Dissolving the Big 12: Best Destinations for Remaining Teams

posted September 2, 2021 in CommRadio, Sports by Adam Babetski

The landscape of college football changed forever in July. Oklahoma and Texas, the two most profitable and name-brand schools in the Big 12, announced their intent to force their way out of the conference and join the SEC. With the news, the Big 12 took a massive blow that it will not recover from. The eight remaining teams are scrambling for the lifeboats, but which conferences do they belong in?

Kansas and Iowa State: Big Ten

Rumors have already begun to swirl about these two teams leaving for the Big Ten. They are geographical fits, and are both members of the Association of American Universities, an academic prerequisite for joining the conference.

Kansas has consistently fielded one of the worst football teams in America, but its elite basketball program is a huge draw.

The Big Ten giants will have to accept that their schedule includes an automatic, but unimpressive, win as a tradeoff.

Iowa State’s built-in rivalry with Iowa plays in its favor. The Cyclones have had a poor football program until last season, when they reached the Big 12 Championship Game and defeated Oregon in the Fiesta Bowl.

Time will tell if Iowa State is for real, but there is no better way for them to prove it than in the Big Ten.

West Virginia: ACC

West Virginia has a long-running rivalry with Penn State, but the Mountaineers are not a member of the AAU. Nonetheless, they are more of a natural fit for the ACC than the Big 12, where they are hundreds of miles away from their closest competitor.

As an ACC school, West Virginia would be within a stone’s throw of both Virginia and Pitt, whom it played against as members of the defunct Big East conference.

The Mountaineers would be near the bottom of the pecking order in the ACC, and certainly not a long-term threat to Clemson, but they would fill in nicely as a new team.

TCU: AAC

The Horned Frogs joined the Big 12 in 2012, making them the conference’s most recent addition.

Previously, they had played in the Mountain West conference, part of the “Group of Five”. While they could just as easily return to their former haunt, the AAC has emerged as the strongest of the Group of Five and a contender to fill the void the Big 12 is set to leave.

The AAC boasts several teams with recent success, including Memphis, Cincinnati and UCF.

Houston and SMU, two Texas teams, would be immediate rivals for TCU as well.

Baylor, Kansas State, Oklahoma State, Texas Tech: Pac-12

With the Big 12 dissolved, the Pac-12 would become the conference on the shakiest ground. It may be in its best interests to scoop up Big 12 teams as part of an expansion into the South.

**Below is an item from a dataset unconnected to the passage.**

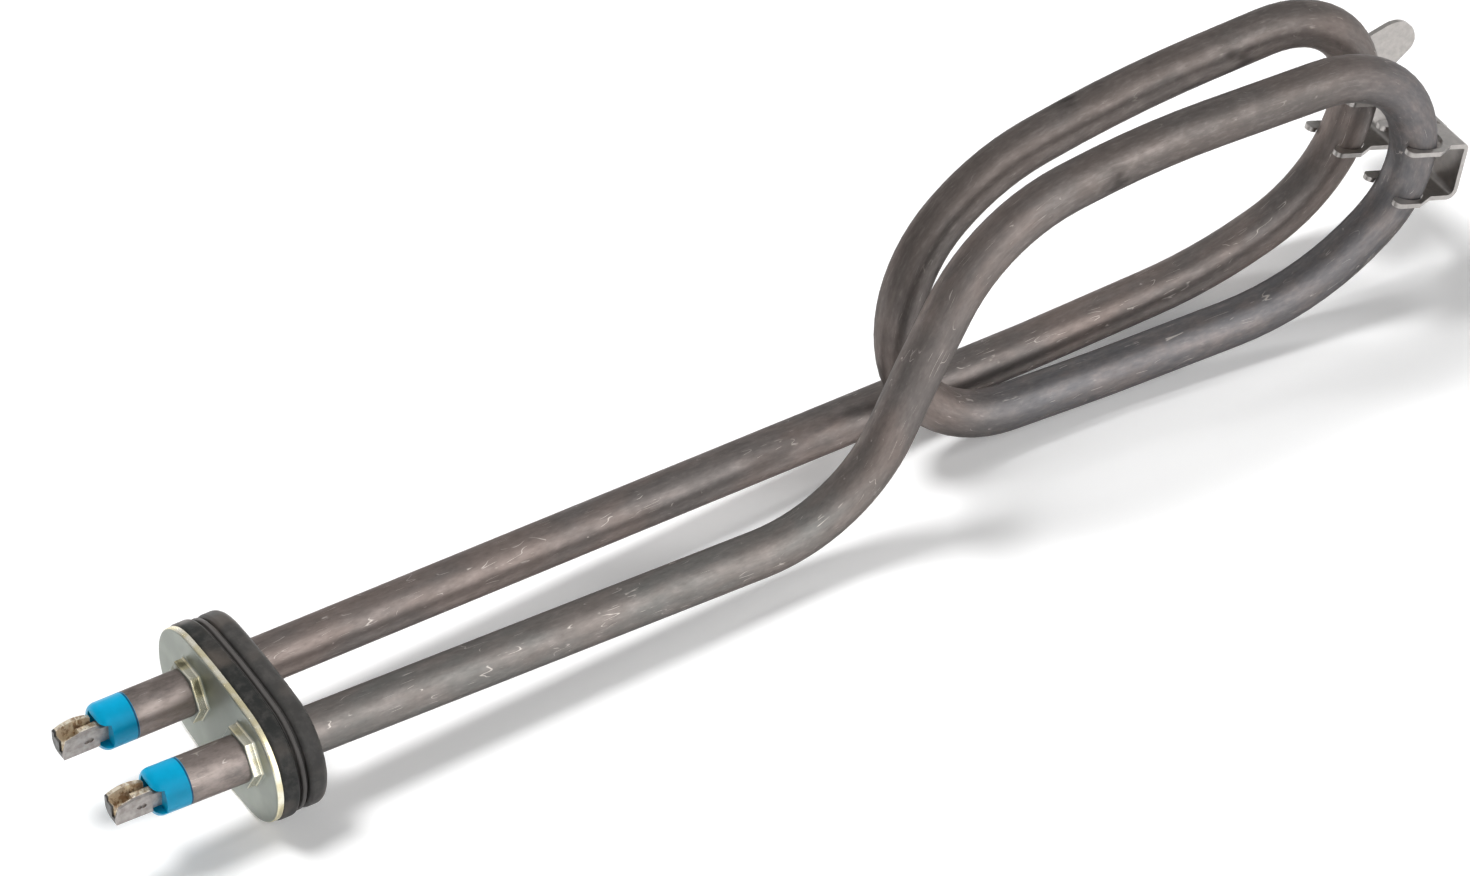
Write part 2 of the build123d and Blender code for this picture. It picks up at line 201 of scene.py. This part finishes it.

Long-distance travel for games would be addressed by four teams going over instead of two, and the Pac-12’s farthest east team, Colorado, borders both Oklahoma and Kansas.

Oklahoma State would lose its rivalry with Oklahoma, but the SEC is not likely to take them in anyways. A 16-team Pac-12, name change pending, would give the super conference a vice grip on the western half of the country and secure its future as well.